Todos nós conhecemos pessoas intensas, explosivas, impulsivas e com dificuldades nas relações interpessoais. Acima de tudo, são pessoas com muita dificuldade em regular as emoções.
Aquilo que muitas vezes é considerado “mau feitio”, na verdade pode traduzir uma Perturbação Borderline da Personalidade, ou seja, uma doença psiquiátrica que atinge mais de 2% da população. Pode parecer uma percentagem baixa, mas se compararmos com outras doenças, verificamos que a sua incidência é maior do que por exemplo a doença bipolar ou a esquizofrenia.
No entanto, continua a ser uma doença pouco conhecida, o que faz com que muitas pessoas não sejam tratadas, tendo um impacto significativo nas suas vidas e nas vidas daqueles com quem estabelecem relações íntimas, como pais, irmãos, filhos, parceiros/as.
De facto, segundo João Carlos Melo, psiquiatra e psicoterapeuta, as relações interpessoais mais próximas são “o terreno onde tudo acontece” e um dos problemas é o conflito entre a necessidade intensa do outro e o medo da rejeição, do abandono e da falta de aceitação.
Uma das principais características desta perturbação é a instabilidade afetiva, pois as emoções são muito intensas e difíceis de controlar. Muitos pacientes descrevem uma tensão interna e inquietação, uma dor interna, invasiva, intolerável, sendo este estado de humor pesado designado de disforia. Associada à disforia, surgem estados de irritabilidade, que originam reações agressivas e explosivas. Muitas vezes, perante uma pequena frustração, as reações emocionais são exageradas, com uma grande raiva (e ataque aos outros), incompreensível para quem está à volta.
Para aliviar a disforia, a pessoa pode procurar excitação ou novidade, havendo comportamentos impulsivos como compras ou novos relacionamentos. Mas também pode recorrer a comportamentos autolesivos, que têm a função de acalmar (a dor psicológica) ou de expressar a raiva. Fazer mal a si próprio diminui momentaneamente a angústia e ajuda a regular as emoções, mas não é uma solução saudável e pode pôr em risco a vida da pessoa.

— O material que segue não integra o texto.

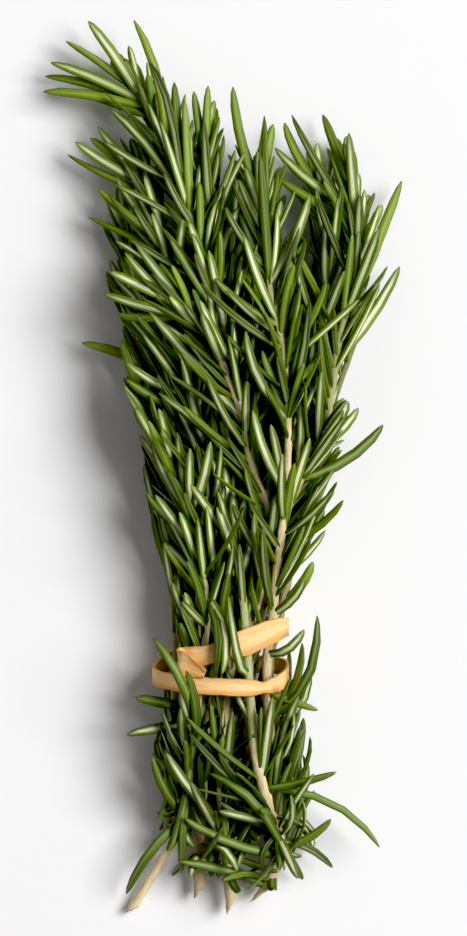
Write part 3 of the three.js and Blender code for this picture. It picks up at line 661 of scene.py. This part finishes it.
# Needles that stand out in the bunch, one list for each stem: the y of the root, the tip, how far the
# middle bows to the left, which side shows (1 the pale felt, 0 the green), and a middle of its own where the
# needle climbs over something.
shown_needles = [
    [
        (82, (-30, 99.6, 10), -0.5, 1), (84, (-35.1, 95.3, 7), -0.5, 0),
        (70, (-19.8, 99.7, 13), 0, 0, (-14.4, 86.5, 16.6)),
        (60, (-16.4, 90.2, 19.5), 0, 1, (-11.8, 79.8, 21.5)), (82, (-38.4, 90.4, 8), -0.6, 1),
        (81, (-39.7, 87.4, 5.4), -0.8, 0), (80, (-40.1, 83.9, 7.6), -0.8, 0),
        (78, (-37, 84.9, 4.6), -0.6, 0), (57, (-25.3, 80, 15), -1.5, 1), (61, (-16.6, 81, 18.4), 0, 1),
        (58, (-13.9, 76.8, 21.4), 0, 1), (62, (-10.8, 85.7, 16.5), 0, 0), (56, (-8.4, 81.7, 18), 0, 0),
        (26, (-19.5, 50.1, 27), 1, 1), (25, (-21.7, 47.6, 25), 1, 1), (10, (-16.2, 34.4, 28), 0, 1),
        (-4, (-14.2, 16.4, 26), -1, 1), (31, (-11.7, 50.7, 26), 0, 0), (36, (-6.8, 51.8, 28), 0, 1),
        (-79, (-12.4, -63.9, 19), 1, 1),
    ],
    [(33.5, (-26.6, 38.7, 22.5), 0.5, 1), (36, (-25.1, 43.4, 22), 0, 1), (34, (-23.5, 34, 19), 1, 0)],
    [
        (50, (28.2, 74.4, 15), 0, 1), (35, (40.1, 63.9, 6), -0.3, 0), (38, (36, 53.6, 11), -0.5, 0),
        (24, (39.6, 44.7, 7), -1, 1), (-3, (35.8, 9.3, 15), -2, 0), (4, (30.2, 13, 22), -1, 1),
        (55, (15.5, 78.6, 9.4), 0.6, 1), (53, (12.8, 64.3, 8.4), 0, 0), (57, (11.7, 71.2, 11.4), 1, 1),
        (60, (22.4, 78.8, 6), 0, 0), (7, (27.8, 14.6, 20), -1, 1), (46, (30.7, 60.5, 18), 0, 1),
        (-56, (21.1, -33.3, 20), 0, 0, (18.8, -47.5, 17.6)),
        (-94, (-9.9, -88.2, 13), 0, 0, (1.5, -90.5, 9.8)), (-80, (17.3, -57.9, 17), 0, 0),
        (-33, (18.2, -25.1, 20), -1, 1), (-50, (21.3, -54.4, 15), 0, 0),
        (-74, (17, -51.2, 20), 0, 1, (13.2, -61.4, 17)),
        (-42, (18.2, -36.4, 18.6), 0, 1, (14.4, -40.8, 18)),
    ],
    [
        (60, (2.3, 84.8, 13), 1, 0), (47, (9.3, 78.1, 20), 0, 0), (40, (8.4, 69.5, 25), 0, 0),
        (26, (-4.8, 40.7, 31), 1, 1), (31, (-1.7, 41.8, 28), 1, 0), (12, (19.3, 37.1, 29), -1, 1),
        (10, (5.2, 30, 30), 2, 1), (-6, (6.8, 12.4, 27), 1, 1), (62, (11.3, 76.4, 15), 0, 0),
        (40, (19.5, 60.6, 21), -1, 1), (-19, (5.9, -7.9, 25), 0, 1), (24, (23.1, 41.4, 26), -1, 0),
    ],
    [
        (62, (-28, 76.1, 9), 0, 1), (62.5, (-32.9, 72.6, 10.4), 0.5, 1), (61, (-34.7, 69.9, 6), 0.5, 0),
        (64, (-29.6, 73.6, 6), 0, 0), (50, (-27.8, 62.1, 12), 0.5, 0), (47, (-30, 55.9, 8), 0, 0),
        (14, (-17.7, 29.3, 25), 0, 1), (20, (-11, 33.1, 20), 0, 0), (15.5, (-21.5, 23.3, 22), 1, 1),
        (12, (-21.5, 19.6, 19), 1, 0), (-14, (-5.7, 5.2, 22), 0, 1),
    ],
    [(67, (-6.4, 83.9, 10), 0, 0), (69, (-3.2, 85.1, 12), 0, 0), (52, (-4.1, 77, 19), 0, 1)],
    [(62, (13.9, 77, 7), 1, 0), (-18, (26.9, -7.5, 19), -1.5, 0), (-26, (22.9, -14.2, 17), -1, 1)],
    [
        (14, (-22.6, 28, 17), 0, 0), (-4, (-18.4, 7, 22), 0, 1), (-18, (-12.4, -0.8, 23), -1, 0),
        (-79, (-21.6, -95.7, 6), 0, 0, (-16.6, -86.6, 11.4)), (-78, (-15.5, -64.8, 19), 1, 0),
        (-60, (-8.1, -45.5, 25), 0, 0, (-6, -53.6, 22)), (-36, (-9, -30, 21), 0, 1),
        (-58, (-15.4, -38.2, 24), 0, 0, (-9.4, -47, 27)),
    ],
    [
        (24, (-23, 34, 15), 0, 0), (-46, (-9.4, -34.8, 16.6), 0, 0), (-54, (-19.4, -51.6, 14), 0, 0),
        (-58, (-21.3, -59.9, 15), 0, 1, (-14.4, -58.4, 15.6)),
    ],
    [(-31, (20.2, -21.3, 13), -1, 0)],
    [
        (-8, (-2.3, 12.5, 19.5), 0, 1), (-24, (-1.2, -8.8, 23), 0, 1),
        (-46, (1.2, -28.7, 24.5), 0, 1, (3.4, -42.8, 23.8)), (-77, (-7.2, -59.4, 22), 1, 1),
        (-86, (-3.2, -68.3, 17), 0, 0, (7.2, -75, 19.4)), (-87, (-8.6, -78.4, 14), 1.5, 0),
        (-72, (35.1, -85.1, 12), 4, 0), (-72, (25.3, -68.1, 19), -0.5, 0), (-85, (24.2, -78.8, 12), -1, 0),
        (-83, (24.6, -89.8, 8), 1.5, 1), (-80, (-0.8, -76.8, 17), 0, 1), (-85, (17.9, -92.6, 5), 0, 0),
        (-70, (11.2, -51.4, 23), 0, 1),
    ],
    [(22, (-22, 40, 1), 0, 0, (-19.6, 31, 0.5)), (22, (-31.5, 27.6, 8), -0.5, 0)],
    [(12, (28, 33, 1), 0, 0, (25, 23, 0.5))],
    [(24, (5, 46, 1), 0, 0, (5.4, 36, 0.5))],
]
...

Subjacente à instabilidade afetiva, existe frequentemente muita ansiedade, a qual se pode apresentar como ansiedade generalizada, ansiedade social e/ou ataques de pânico.
Parece então um contrassenso que, perante estas características, as pessoas não procurem uma ajuda especializada. O que acontece é que, simultaneamente às dificuldades nas relações interpessoais mais íntimas, existe uma boa capacidade para estabelecer novos contactos sociais e manter relacionamentos superficiais, porque geralmente são pessoas simpáticas e extrovertidas. Cria-se então a ilusão de que está tudo bem e o problema são os outros (os pais, os irmãos, os amigos).
Ainda assim, e sem desvalorizar as capacidades sociais, reitero que as pessoas com personalidade Borderline sofrem muito e fazem sofrer os que lhes são mais próximos. E não se trata de mau feitio, trata-se de uma doença, uma doença com um impacto significativo e que deve ser tratada através de psicoterapia.